75 % de la valeur ajoutée du véhicule fabriquée en Europe

Le 4 novembre dernier, le PDG de Valéo, Christophe Périllat et président de la Fiev (Fédération des industries des équipements pour véhicule) a proposé d’instaurer un label « fabriqué en Europe » pour les fabricants capables de justifier que 75 % au moins de la valeur ajoutée de leur véhicule a été fabriqué en Europe. Mais mercredi 26 novembre, Renault a douché ces espoirs en refusant de fixer la barre au-delà des 60 %. Et encore, seulement en tenant compte une valeur pour l’ensemble de la marque et non pas par modèle.

Un coup dur pour les équipementiers et encore plus pour l’ensemble des sous-traitants qui composent le reste de la filière en Europe. D’autant plus que ni Stellantis ni Volkswagen n’ont adopté de postions plus favorables, au contraire. Pour eux, le label devrait être accessible lorsque 80 % des véhicules sont « assemblés » en Europe. Ils définissent de surcroît l’origine européenne en se fondant sur une notion de « dernière transformation industrielle » et non de « dernière transformation substantielle », ce qui permettrait d’importer des pièces chinoises et de les transformer a minima en les assemblant en Europe.

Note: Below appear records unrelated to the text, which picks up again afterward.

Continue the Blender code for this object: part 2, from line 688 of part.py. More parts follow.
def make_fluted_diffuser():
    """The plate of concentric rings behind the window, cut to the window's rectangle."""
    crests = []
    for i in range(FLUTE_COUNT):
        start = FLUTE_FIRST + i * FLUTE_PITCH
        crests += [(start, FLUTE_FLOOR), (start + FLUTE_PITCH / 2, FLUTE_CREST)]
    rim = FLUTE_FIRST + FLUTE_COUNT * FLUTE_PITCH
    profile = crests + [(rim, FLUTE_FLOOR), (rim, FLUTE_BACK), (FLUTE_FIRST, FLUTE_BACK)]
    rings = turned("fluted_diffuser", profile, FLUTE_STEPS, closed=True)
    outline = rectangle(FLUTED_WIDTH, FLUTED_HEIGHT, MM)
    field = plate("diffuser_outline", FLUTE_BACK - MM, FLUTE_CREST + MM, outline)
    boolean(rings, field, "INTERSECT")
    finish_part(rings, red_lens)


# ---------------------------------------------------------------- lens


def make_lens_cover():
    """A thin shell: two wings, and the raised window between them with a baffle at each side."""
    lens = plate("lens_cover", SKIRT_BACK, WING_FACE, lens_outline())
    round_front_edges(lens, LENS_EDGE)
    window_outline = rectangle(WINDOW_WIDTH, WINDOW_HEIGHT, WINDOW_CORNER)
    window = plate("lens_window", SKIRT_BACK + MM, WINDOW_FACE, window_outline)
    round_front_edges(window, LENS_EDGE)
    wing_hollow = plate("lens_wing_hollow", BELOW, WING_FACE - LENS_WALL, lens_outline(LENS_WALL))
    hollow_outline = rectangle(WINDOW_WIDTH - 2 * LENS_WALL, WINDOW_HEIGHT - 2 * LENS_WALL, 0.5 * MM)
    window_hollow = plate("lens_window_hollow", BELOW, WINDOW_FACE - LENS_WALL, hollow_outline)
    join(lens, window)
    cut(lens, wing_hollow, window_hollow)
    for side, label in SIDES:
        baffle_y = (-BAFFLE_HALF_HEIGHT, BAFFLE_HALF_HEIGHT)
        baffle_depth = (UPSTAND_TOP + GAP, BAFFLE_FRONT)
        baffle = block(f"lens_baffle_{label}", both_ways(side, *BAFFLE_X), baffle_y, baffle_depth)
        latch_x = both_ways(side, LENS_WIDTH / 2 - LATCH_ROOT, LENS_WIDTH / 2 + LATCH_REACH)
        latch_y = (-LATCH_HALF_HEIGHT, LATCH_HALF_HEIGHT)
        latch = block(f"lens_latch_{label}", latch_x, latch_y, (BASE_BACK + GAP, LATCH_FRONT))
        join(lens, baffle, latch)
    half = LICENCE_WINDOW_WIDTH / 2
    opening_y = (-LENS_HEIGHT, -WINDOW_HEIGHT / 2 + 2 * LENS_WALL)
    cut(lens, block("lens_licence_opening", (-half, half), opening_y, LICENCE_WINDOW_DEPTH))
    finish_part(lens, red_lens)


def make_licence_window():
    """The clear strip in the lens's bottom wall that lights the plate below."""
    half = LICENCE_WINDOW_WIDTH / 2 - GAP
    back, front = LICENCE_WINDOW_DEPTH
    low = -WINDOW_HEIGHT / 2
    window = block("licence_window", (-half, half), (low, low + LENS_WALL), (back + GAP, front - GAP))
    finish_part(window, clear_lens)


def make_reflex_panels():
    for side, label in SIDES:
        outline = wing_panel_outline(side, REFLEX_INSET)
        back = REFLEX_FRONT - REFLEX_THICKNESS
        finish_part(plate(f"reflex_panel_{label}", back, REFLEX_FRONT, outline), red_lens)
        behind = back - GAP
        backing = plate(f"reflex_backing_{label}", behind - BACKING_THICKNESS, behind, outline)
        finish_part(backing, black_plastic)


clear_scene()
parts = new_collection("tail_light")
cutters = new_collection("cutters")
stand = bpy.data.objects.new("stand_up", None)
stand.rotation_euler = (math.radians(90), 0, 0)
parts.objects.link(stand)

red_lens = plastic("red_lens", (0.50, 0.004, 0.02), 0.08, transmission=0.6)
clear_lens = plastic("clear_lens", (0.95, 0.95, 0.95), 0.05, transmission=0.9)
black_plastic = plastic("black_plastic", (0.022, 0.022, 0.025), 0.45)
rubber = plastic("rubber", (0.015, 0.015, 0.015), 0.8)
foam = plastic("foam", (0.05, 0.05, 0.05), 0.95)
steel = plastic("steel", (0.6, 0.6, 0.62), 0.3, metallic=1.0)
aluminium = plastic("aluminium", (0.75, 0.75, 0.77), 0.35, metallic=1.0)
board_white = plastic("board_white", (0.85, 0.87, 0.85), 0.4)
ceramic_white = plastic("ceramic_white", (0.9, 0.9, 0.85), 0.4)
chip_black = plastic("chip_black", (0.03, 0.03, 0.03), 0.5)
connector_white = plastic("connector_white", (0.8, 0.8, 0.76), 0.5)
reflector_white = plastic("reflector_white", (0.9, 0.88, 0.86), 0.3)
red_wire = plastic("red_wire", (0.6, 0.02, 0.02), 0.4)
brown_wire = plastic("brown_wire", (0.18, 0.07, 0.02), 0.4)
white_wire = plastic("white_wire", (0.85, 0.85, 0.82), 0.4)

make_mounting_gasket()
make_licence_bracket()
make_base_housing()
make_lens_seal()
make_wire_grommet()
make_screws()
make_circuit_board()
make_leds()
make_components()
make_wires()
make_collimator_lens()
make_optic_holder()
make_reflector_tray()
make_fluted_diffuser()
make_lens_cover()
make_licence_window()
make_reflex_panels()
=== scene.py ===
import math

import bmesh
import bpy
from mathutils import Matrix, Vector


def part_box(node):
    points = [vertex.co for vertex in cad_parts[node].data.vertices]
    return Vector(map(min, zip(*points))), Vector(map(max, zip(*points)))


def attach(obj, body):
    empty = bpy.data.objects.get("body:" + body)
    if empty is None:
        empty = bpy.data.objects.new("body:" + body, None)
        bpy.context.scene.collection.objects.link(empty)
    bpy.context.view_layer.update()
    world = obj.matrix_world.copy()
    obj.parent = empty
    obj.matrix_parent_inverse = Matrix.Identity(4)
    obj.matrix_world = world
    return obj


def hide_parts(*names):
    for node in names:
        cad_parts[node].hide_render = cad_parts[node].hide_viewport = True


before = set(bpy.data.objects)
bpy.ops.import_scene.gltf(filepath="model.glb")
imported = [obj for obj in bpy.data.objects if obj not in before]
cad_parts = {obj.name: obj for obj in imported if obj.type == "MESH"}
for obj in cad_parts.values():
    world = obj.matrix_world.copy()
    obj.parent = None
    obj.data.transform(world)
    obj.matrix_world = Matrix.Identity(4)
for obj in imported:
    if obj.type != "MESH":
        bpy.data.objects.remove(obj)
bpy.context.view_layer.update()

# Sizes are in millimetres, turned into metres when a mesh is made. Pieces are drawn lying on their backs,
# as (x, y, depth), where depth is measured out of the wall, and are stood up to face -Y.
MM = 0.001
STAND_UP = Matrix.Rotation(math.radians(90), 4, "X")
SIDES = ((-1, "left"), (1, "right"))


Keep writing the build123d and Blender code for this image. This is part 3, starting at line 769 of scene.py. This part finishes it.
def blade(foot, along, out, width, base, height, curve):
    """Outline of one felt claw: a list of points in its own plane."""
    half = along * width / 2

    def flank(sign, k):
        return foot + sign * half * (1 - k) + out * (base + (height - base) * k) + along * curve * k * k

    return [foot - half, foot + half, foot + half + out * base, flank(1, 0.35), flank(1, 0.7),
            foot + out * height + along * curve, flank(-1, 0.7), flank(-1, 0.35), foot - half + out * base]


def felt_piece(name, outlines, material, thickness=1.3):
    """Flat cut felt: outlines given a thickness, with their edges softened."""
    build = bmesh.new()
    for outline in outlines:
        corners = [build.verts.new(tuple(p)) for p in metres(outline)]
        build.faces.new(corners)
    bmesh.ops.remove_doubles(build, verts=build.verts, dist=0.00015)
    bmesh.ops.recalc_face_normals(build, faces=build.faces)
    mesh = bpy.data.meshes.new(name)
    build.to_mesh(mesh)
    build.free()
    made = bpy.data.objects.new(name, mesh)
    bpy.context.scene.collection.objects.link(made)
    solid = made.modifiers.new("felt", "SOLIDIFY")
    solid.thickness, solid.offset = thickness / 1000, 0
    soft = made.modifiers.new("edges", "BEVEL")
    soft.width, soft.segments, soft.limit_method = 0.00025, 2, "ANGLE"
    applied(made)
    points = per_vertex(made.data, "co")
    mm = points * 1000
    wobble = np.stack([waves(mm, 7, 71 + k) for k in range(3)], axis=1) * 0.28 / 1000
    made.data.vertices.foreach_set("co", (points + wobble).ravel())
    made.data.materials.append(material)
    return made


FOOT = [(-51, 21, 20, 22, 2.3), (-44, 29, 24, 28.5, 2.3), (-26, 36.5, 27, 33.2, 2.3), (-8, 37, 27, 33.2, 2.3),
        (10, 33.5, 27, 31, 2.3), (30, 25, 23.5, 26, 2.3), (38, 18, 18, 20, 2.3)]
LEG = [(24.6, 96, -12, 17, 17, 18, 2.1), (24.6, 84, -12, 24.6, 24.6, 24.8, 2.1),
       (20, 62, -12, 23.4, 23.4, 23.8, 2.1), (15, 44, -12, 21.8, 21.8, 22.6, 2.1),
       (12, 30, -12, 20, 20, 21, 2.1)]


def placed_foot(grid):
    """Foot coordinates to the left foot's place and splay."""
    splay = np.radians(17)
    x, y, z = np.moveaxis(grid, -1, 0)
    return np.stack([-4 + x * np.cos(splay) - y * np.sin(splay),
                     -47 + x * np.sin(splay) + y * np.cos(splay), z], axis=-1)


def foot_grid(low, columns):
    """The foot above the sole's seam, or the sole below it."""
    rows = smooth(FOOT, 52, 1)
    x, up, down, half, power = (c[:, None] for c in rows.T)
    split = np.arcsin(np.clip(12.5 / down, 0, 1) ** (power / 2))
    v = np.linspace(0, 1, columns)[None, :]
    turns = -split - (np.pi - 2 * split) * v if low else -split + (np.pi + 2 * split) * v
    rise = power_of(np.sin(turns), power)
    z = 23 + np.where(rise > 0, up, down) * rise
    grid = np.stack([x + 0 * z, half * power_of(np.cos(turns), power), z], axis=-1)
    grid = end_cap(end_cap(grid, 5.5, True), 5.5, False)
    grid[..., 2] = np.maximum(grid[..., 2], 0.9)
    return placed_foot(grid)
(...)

40 000 emplois perdus en cinq ans

Ces positions n’ont pas manqué de susciter l’ire du président de la FIEV qui aimerait coupler l’instauration de cette préférence européenne à la révision inéluctable de l’objectif d’interdire les ventes de véhicules thermiques neufs d’ici à 2035. Dans une déclaration commune du 27 novembre, les représentants de la Fiev, de la PFA et des organisations syndicales, CFE-CGC Métallurgie, Fédération CFTC Métallurgie et FO Métaux ne se sont pas privés de partager la perception alarmante qu’ils ont de l’avenir de l’automobile :

« En France, en cinq ans, dans un marché qui s’est réduit d’un quart depuis 2020, 40 000 emplois ont été déjà perdus au cœur du tissu industriel. Et l’étude paritaire, confiée à l’institut Xerfi, dans le cadre de l’EDEC de la filière automobile, évalue à 75 000 le nombre d’emplois menacés d’ici à 2035 »

(…)

« Sur la même période, l’offensive chinoise s’amplifie avec une progression de près d’un tiers des exportations en Europe en provenance de Chine depuis le début de l’année. Et, avec des écarts de coûts avec la Chine de 25 % en moyenne (hors transports), le tissu industriel européen présente désormais une position compétitive dégradée ».

Gageons que le chemin vers le compromis est encore long et ceux qui ont su faire de la fonction achats une arme fatale de performance économique sauront à nouveau transformer sa feuille de route pour dessiner encore les vingt prochaines années de cette belle fonction.